REQUIREMENTS: Write the material out again exactly.

═════ DATASET SECTION

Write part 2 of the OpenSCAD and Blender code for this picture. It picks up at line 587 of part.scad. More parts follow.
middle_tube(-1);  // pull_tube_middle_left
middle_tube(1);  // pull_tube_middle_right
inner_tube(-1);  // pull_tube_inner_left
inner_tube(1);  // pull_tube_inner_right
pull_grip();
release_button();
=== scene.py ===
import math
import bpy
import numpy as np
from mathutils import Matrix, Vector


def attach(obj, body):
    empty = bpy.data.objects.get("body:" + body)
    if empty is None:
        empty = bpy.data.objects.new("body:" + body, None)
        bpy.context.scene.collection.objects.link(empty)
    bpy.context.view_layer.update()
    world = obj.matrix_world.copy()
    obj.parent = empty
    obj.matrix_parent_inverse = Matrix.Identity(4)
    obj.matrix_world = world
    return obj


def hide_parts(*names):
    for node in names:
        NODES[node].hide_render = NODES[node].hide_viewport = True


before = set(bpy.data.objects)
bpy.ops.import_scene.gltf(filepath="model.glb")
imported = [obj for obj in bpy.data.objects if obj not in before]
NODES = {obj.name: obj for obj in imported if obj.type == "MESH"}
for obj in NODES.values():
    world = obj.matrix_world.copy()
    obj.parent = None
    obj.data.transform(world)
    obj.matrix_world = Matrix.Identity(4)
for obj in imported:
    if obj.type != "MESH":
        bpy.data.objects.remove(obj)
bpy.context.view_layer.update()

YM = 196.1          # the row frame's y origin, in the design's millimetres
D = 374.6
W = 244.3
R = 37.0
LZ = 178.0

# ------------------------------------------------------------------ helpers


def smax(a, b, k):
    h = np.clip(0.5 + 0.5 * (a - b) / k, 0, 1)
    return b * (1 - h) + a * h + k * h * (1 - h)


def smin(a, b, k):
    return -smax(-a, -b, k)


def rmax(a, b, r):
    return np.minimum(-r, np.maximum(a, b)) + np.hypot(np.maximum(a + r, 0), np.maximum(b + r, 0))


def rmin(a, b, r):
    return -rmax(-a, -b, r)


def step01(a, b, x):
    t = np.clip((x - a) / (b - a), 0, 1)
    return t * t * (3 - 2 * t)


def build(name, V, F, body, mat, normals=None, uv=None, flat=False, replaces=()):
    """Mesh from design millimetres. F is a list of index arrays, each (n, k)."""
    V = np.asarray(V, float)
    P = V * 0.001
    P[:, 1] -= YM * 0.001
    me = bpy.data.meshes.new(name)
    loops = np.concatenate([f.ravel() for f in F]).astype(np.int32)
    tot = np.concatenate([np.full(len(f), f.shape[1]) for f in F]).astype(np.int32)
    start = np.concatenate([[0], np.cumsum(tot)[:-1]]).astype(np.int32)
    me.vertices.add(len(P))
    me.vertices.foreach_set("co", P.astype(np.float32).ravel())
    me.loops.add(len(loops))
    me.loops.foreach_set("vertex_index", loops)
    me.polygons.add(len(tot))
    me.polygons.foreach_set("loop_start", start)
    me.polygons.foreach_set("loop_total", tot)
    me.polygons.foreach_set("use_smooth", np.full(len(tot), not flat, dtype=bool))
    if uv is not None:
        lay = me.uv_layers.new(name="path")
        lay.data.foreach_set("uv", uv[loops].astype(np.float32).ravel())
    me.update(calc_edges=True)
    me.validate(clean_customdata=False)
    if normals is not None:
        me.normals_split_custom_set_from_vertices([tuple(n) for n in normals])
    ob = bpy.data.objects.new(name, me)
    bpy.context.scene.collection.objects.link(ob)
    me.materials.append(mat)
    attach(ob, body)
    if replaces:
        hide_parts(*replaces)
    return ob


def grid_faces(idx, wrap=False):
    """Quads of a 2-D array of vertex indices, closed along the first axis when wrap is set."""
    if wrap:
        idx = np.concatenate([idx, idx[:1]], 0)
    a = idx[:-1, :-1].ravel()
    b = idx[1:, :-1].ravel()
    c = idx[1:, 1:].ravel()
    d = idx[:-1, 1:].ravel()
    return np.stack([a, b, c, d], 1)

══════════

EXERCISE ANSWER:
Write part 2 of the OpenSCAD and Blender code for this picture. It picks up at line 587 of part.scad. More parts follow.
middle_tube(-1);  // pull_tube_middle_left
middle_tube(1);  // pull_tube_middle_right
inner_tube(-1);  // pull_tube_inner_left
inner_tube(1);  // pull_tube_inner_right
pull_grip();
release_button();
=== scene.py ===
import math
import bpy
import numpy as np
from mathutils import Matrix, Vector


def attach(obj, body):
    empty = bpy.data.objects.get("body:" + body)
    if empty is None:
        empty = bpy.data.objects.new("body:" + body, None)
        bpy.context.scene.collection.objects.link(empty)
    bpy.context.view_layer.update()
    world = obj.matrix_world.copy()
    obj.parent = empty
    obj.matrix_parent_inverse = Matrix.Identity(4)
    obj.matrix_world = world
    return obj


def hide_parts(*names):
    for node in names:
        NODES[node].hide_render = NODES[node].hide_viewport = True


before = set(bpy.data.objects)
bpy.ops.import_scene.gltf(filepath="model.glb")
imported = [obj for obj in bpy.data.objects if obj not in before]
NODES = {obj.name: obj for obj in imported if obj.type == "MESH"}
for obj in NODES.values():
    world = obj.matrix_world.copy()
    obj.parent = None
    obj.data.transform(world)
    obj.matrix_world = Matrix.Identity(4)
for obj in imported:
    if obj.type != "MESH":
        bpy.data.objects.remove(obj)
bpy.context.view_layer.update()

YM = 196.1          # the row frame's y origin, in the design's millimetres
D = 374.6
W = 244.3
R = 37.0
LZ = 178.0

# ------------------------------------------------------------------ helpers


def smax(a, b, k):
    h = np.clip(0.5 + 0.5 * (a - b) / k, 0, 1)
    return b * (1 - h) + a * h + k * h * (1 - h)


def smin(a, b, k):
    return -smax(-a, -b, k)


def rmax(a, b, r):
    return np.minimum(-r, np.maximum(a, b)) + np.hypot(np.maximum(a + r, 0), np.maximum(b + r, 0))


def rmin(a, b, r):
    return -rmax(-a, -b, r)


def step01(a, b, x):
    t = np.clip((x - a) / (b - a), 0, 1)
    return t * t * (3 - 2 * t)


def build(name, V, F, body, mat, normals=None, uv=None, flat=False, replaces=()):
    """Mesh from design millimetres. F is a list of index arrays, each (n, k)."""
    V = np.asarray(V, float)
    P = V * 0.001
    P[:, 1] -= YM * 0.001
    me = bpy.data.meshes.new(name)
    loops = np.concatenate([f.ravel() for f in F]).astype(np.int32)
    tot = np.concatenate([np.full(len(f), f.shape[1]) for f in F]).astype(np.int32)
    start = np.concatenate([[0], np.cumsum(tot)[:-1]]).astype(np.int32)
    me.vertices.add(len(P))
    me.vertices.foreach_set("co", P.astype(np.float32).ravel())
    me.loops.add(len(loops))
    me.loops.foreach_set("vertex_index", loops)
    me.polygons.add(len(tot))
    me.polygons.foreach_set("loop_start", start)
    me.polygons.foreach_set("loop_total", tot)
    me.polygons.foreach_set("use_smooth", np.full(len(tot), not flat, dtype=bool))
    if uv is not None:
        lay = me.uv_layers.new(name="path")
        lay.data.foreach_set("uv", uv[loops].astype(np.float32).ravel())
    me.update(calc_edges=True)
    me.validate(clean_customdata=False)
    if normals is not None:
        me.normals_split_custom_set_from_vertices([tuple(n) for n in normals])
    ob = bpy.data.objects.new(name, me)
    bpy.context.scene.collection.objects.link(ob)
    me.materials.append(mat)
    attach(ob, body)
    if replaces:
        hide_parts(*replaces)
    return ob


def grid_faces(idx, wrap=False):
    """Quads of a 2-D array of vertex indices, closed along the first axis when wrap is set."""
    if wrap:
        idx = np.concatenate([idx, idx[:1]], 0)
    a = idx[:-1, :-1].ravel()
    b = idx[1:, :-1].ravel()
    c = idx[1:, 1:].ravel()
    d = idx[:-1, 1:].ravel()
    return np.stack([a, b, c, d], 1)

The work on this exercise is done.